Even though Panama’s red devils are mostly memories of a bygone era, their legacy lives on in a course that Szok teaches at Texas Christian University, where he is a member of the faculty in the Department of History and Geography.

The course is not all about bus art,” Szok explained. “It’s a course about Central American history focusing on Panama and using the art as a way of kind of illuminating themes, especially surrounding ethnicity.”

The course — on modern Central America from 1821 to the present — focuses on Panama and uses a book authored by Szok titled Wolf Tracks: Popular Art and Re-Africanization in Twentieth-Century Panama as a textbook.

The book helps us address conceptions of ethnicity and how they have evolved over time, including the traditional denial of an African presence in Panama and its resurgence from the mid-20th century forward in music, popular art and other African diasporic art forms,” Szok explained.

Blackness hasn’t occupied a central part of Panamanian identity,” Szok said. “The trajectory of popular music kind of helps you illuminate those types of things and the rising sense of Blackness in Panama. I call it a process of re-Africanization. It’s not about going back to Africa but recognizing Black culture, Afro-diaspora culture in Panama.”
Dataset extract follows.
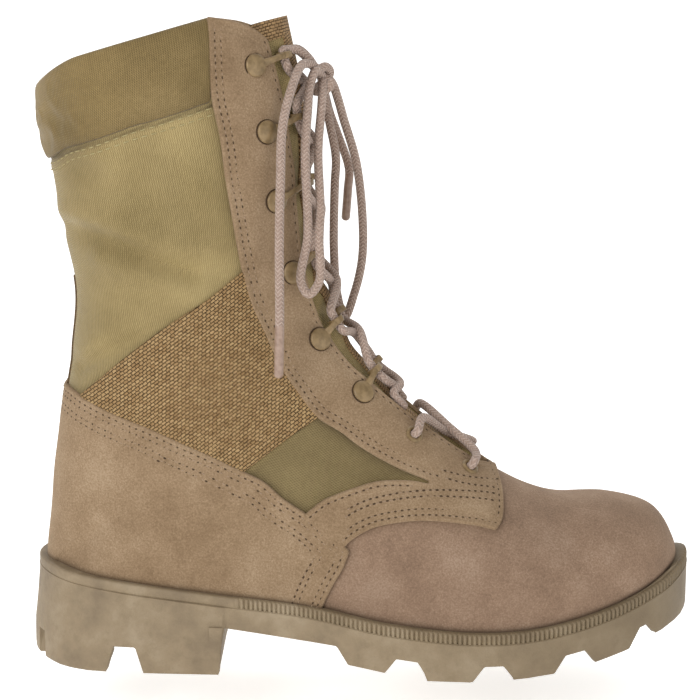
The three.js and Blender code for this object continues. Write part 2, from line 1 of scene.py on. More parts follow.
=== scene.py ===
# Right combat boot with a ten inch shaft: suede and nylon on a moulded rubber sole.
# Shapes are worked out in millimetres from the back of the heel: +X to the toe, +Z up,
# the outer side of the foot towards -Y. toFrame turns them into the frame's metres.
from math import pi

import bmesh
import bpy
import numpy as np
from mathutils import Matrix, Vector


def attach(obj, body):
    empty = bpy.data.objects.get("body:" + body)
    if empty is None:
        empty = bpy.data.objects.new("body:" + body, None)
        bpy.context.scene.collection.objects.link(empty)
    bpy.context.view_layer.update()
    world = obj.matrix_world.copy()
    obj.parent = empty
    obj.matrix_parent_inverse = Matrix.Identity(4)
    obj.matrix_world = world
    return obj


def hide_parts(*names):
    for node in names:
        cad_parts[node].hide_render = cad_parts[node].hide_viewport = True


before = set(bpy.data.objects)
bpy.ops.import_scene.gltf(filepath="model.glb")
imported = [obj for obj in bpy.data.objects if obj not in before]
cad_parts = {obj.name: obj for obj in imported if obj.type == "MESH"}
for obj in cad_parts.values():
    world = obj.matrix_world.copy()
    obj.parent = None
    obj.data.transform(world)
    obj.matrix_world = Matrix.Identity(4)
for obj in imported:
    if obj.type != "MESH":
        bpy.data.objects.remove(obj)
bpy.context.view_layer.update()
frameShift = np.array([-154.10, 0.673, 0.0])
sides = {"outer": -1, "inner": 1}
print("frame loaded")


# Millimetres from the heel's back to the frame's metres, and back.
def toFrame(points):
    return (np.asarray(points, float) + frameShift) / 1000


def fromFrame(places):
    return places * 1000 - frameShift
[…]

That includes what he referred to as a “rising consciousness of slavery, West Indian immigration and their historical legacies.”

Szok said future trips to Panama are in the works for students at TCU as part of the university’s Global Academy initiative and its engagement with the City of Knowledge. The City of Knowledge is a campus on a former U.S. military base near Panama City that houses what one official website refers to as “an unusual concentration of innovative firms, international organizations focused on development, as well as academic and research institutions.”

There are plans to connect students with internships and the like in Panama.

 

While chances of the students experiencing a red devil ride have grown increasingly slim, Szok still holds out hope that they might be able to do so before the historic buses disappear forever.

It would be really interesting to connect them to it,” Szok said.